_Provided data_
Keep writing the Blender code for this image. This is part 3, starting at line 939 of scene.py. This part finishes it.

---

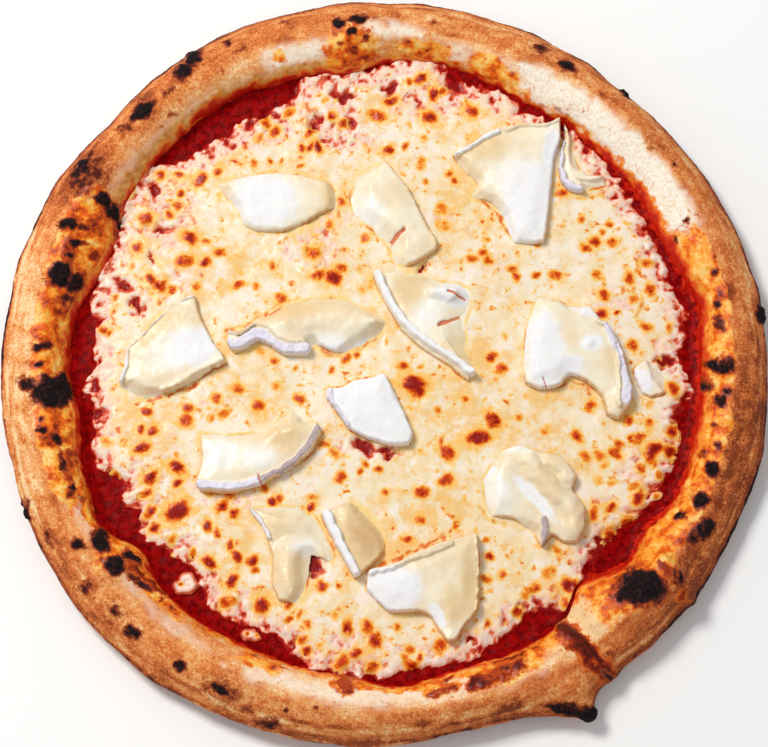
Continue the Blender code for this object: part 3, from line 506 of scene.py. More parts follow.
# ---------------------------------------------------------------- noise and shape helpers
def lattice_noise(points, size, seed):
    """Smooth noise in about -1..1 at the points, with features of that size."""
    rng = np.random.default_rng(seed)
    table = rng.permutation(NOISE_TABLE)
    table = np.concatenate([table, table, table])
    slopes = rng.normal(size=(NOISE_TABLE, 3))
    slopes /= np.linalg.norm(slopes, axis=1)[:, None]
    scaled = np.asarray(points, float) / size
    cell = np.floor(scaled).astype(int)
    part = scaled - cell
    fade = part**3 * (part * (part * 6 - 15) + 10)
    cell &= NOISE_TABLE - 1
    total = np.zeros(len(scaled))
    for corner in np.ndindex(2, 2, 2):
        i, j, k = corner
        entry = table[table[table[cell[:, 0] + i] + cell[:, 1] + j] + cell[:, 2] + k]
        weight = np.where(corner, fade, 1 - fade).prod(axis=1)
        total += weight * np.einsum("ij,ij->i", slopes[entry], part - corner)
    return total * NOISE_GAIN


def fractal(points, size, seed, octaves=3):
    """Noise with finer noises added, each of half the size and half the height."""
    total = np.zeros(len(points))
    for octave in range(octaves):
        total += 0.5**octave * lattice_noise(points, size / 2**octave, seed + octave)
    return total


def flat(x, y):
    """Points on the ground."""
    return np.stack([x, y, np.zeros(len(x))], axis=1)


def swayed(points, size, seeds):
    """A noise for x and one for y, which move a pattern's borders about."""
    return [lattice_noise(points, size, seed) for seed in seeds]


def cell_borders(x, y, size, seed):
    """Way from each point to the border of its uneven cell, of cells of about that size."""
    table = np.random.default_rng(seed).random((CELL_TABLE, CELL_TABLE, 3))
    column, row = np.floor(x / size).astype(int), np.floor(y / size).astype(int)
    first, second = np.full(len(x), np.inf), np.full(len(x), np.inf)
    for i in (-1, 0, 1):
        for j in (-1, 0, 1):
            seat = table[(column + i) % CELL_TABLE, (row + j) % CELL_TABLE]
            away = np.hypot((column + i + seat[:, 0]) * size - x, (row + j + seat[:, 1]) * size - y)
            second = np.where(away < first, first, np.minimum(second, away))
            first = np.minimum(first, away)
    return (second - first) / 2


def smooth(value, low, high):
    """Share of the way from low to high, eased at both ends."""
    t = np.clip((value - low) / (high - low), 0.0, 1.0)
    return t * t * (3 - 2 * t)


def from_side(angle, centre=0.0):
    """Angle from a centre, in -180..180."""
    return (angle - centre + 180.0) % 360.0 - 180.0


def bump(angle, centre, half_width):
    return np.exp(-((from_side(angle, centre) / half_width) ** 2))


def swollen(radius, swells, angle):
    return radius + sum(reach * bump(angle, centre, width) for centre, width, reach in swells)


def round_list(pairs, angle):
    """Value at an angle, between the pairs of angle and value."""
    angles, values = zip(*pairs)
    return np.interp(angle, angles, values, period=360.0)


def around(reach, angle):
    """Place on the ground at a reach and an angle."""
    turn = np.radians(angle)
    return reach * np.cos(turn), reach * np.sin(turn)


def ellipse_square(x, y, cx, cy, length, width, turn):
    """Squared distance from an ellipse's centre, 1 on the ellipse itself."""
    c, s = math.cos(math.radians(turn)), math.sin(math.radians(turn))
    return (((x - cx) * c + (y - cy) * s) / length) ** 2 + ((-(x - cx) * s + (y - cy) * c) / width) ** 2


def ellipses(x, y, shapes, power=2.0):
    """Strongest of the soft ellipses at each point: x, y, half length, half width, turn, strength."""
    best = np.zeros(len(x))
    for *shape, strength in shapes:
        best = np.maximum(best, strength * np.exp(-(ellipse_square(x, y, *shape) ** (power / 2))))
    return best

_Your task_
Within the material above, extract exactly the lines that start at the line containing "Continue the Blender" and stop after the line containing "return total * NOISE_GAIN", and only those.

_Solution to the exercise_
Continue the Blender code for this object: part 3, from line 506 of scene.py. More parts follow.
# ---------------------------------------------------------------- noise and shape helpers
def lattice_noise(points, size, seed):
    """Smooth noise in about -1..1 at the points, with features of that size."""
    rng = np.random.default_rng(seed)
    table = rng.permutation(NOISE_TABLE)
    table = np.concatenate([table, table, table])
    slopes = rng.normal(size=(NOISE_TABLE, 3))
    slopes /= np.linalg.norm(slopes, axis=1)[:, None]
    scaled = np.asarray(points, float) / size
    cell = np.floor(scaled).astype(int)
    part = scaled - cell
    fade = part**3 * (part * (part * 6 - 15) + 10)
    cell &= NOISE_TABLE - 1
    total = np.zeros(len(scaled))
    for corner in np.ndindex(2, 2, 2):
        i, j, k = corner
        entry = table[table[table[cell[:, 0] + i] + cell[:, 1] + j] + cell[:, 2] + k]
        weight = np.where(corner, fade, 1 - fade).prod(axis=1)
        total += weight * np.einsum("ij,ij->i", slopes[entry], part - corner)
    return total * NOISE_GAIN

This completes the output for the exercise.